A year ago, in August 2016, a unique and important concert happened in downtown Los Angeles: A 55-piece orchestra and 30-voice choir performed the music of 20 leading film, TV and game composers — all of whom happened to be female. Sponsored by the Alliance for Women Film Composers to call attention to their underrated but wildly talented membership, it was filmed by Oscar-nominated documentary filmmaker Sara Nesson, who has turned the experience into a 12-minute short. For this piece in Variety, I interviewed Nesson and two of the composers showcased on that concert, Lolita Ritmanis (Young Justice) and Germaine Franco (Coco).
If you left Guardians of the Galaxy Vol. 2 unexpectedly moved by the finale, you can thank composer Tyler Bates, whose symphonic and choral work was perhaps his most accomplished yet in films. Bates, a former rock guitarist who still goes out on the road with Marilyn Manson from time to time, has not only built an entirely new career composing for films and television, he has built a very loyal clientele. As director David Leitch (the soon-in-theaters Atomic Blonde) told me for this latest Billion Dollar Composer section in Variety: “I don’t want to do a movie without Tyler Bates.” And as Guardians director James Gunn put it in a second story: Bates is “the most undervalued part of both Guardians films. They aren’t the Guardians of the Galaxy without Tyler Bates.”
As Emmy Awards season begins, we take an overall look at the nominations in all of the music categories, including the ones for original composition (for a series, for a movie or miniseries, for theme, and original song), for music direction, and the new sixth category, for music supervision. Music supervisors are hailing this decision by the Television Academy to begin honoring their work, which for the most part involves finding the right song for the right scene. But there is a lot more in this story, including surprising nominations for documentary scores and even for Lady Gaga’s half-time performance at the Super Bowl — and a brief look at what highly touted songs weren’t nominated.
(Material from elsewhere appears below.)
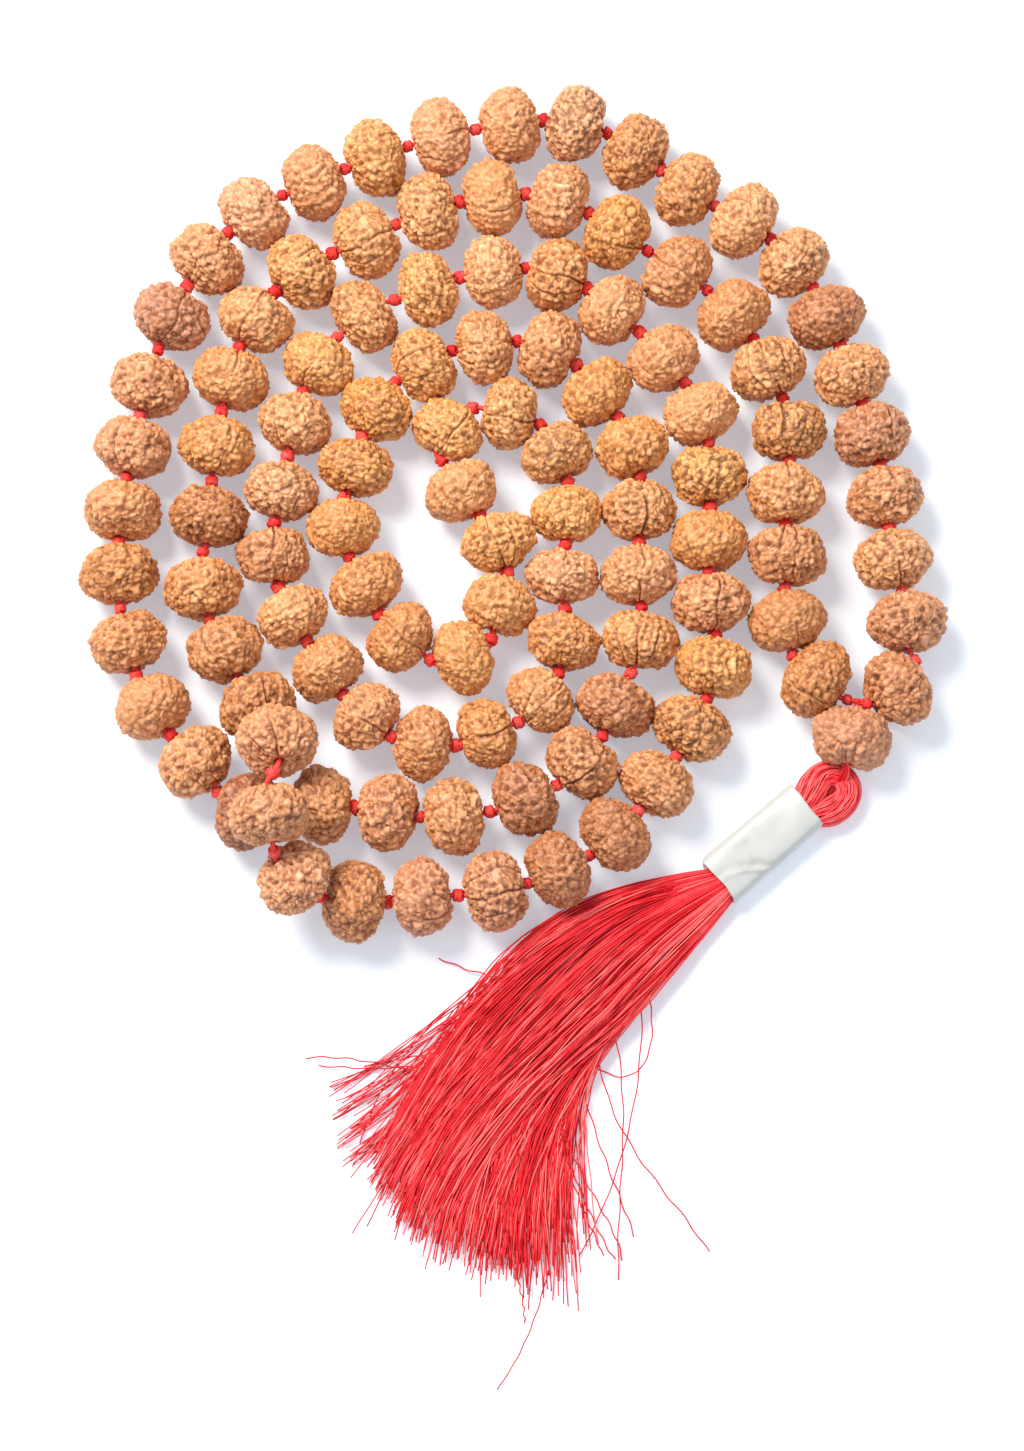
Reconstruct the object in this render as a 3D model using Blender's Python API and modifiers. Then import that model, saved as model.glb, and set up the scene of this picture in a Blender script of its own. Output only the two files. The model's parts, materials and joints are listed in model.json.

Let’s face it, there is no more famous Spider-Man music than the cartoon theme everybody remembers from the 1960s. (“Is he strong? Listen, bud: he’s got radioactive blood!”) Composer Michael Giacchino, commissioned to score the new Spider-Man: Homecoming film for Marvel/Sony, knew this and decided to replace his own Marvel logo music at the start of the movie with a 38-second version that — as played by a 90-piece orchestra — is probably the biggest sound it’s ever had! I decided to look into this, and interviewed both Giacchino and Guy Webster, the son of the Oscar-winning lyricist who penned those immortal words and who cut the original, very lucrative, business deal for the song in 1967.
It isn’t often that I go after a “scoop” — what we print journalists used to call getting to a hot story first. But when I heard that John Williams would not be scoring both of the Steven Spielberg films currently in production (The Papers and Ready Player One), I thought it was worth the effort. So we at Variety were the first to report that Williams will score The Papers, the Pentagon Papers story, and that Alan Silvestri (perhaps best known for such classics as Back to the Future and Forrest Gump) will be doing the sci-fi film Ready Player One. Silvestri is well known to Spielberg, who has produced a number of Robert Zemeckis films that he has scored over the years.
As you know, I tend to wax nostalgic about classic TV music of the ’60s and ’70s. But there’s a lot of really exciting work being done now in television, too, and much of it was showcased in a Television Academy concert called “Words & Music” Thursday night, June 29, at the Academy’s Saban Media Center in North Hollywood. Music from Homeland, Luke Cage, Empire, Underground, Feud, Narcos, This Is Us, The Americans, The Good Fight and many others was played live by a 27-piece orchestra with a number of vocal soloists. I reviewed the evening here in a piece for Variety.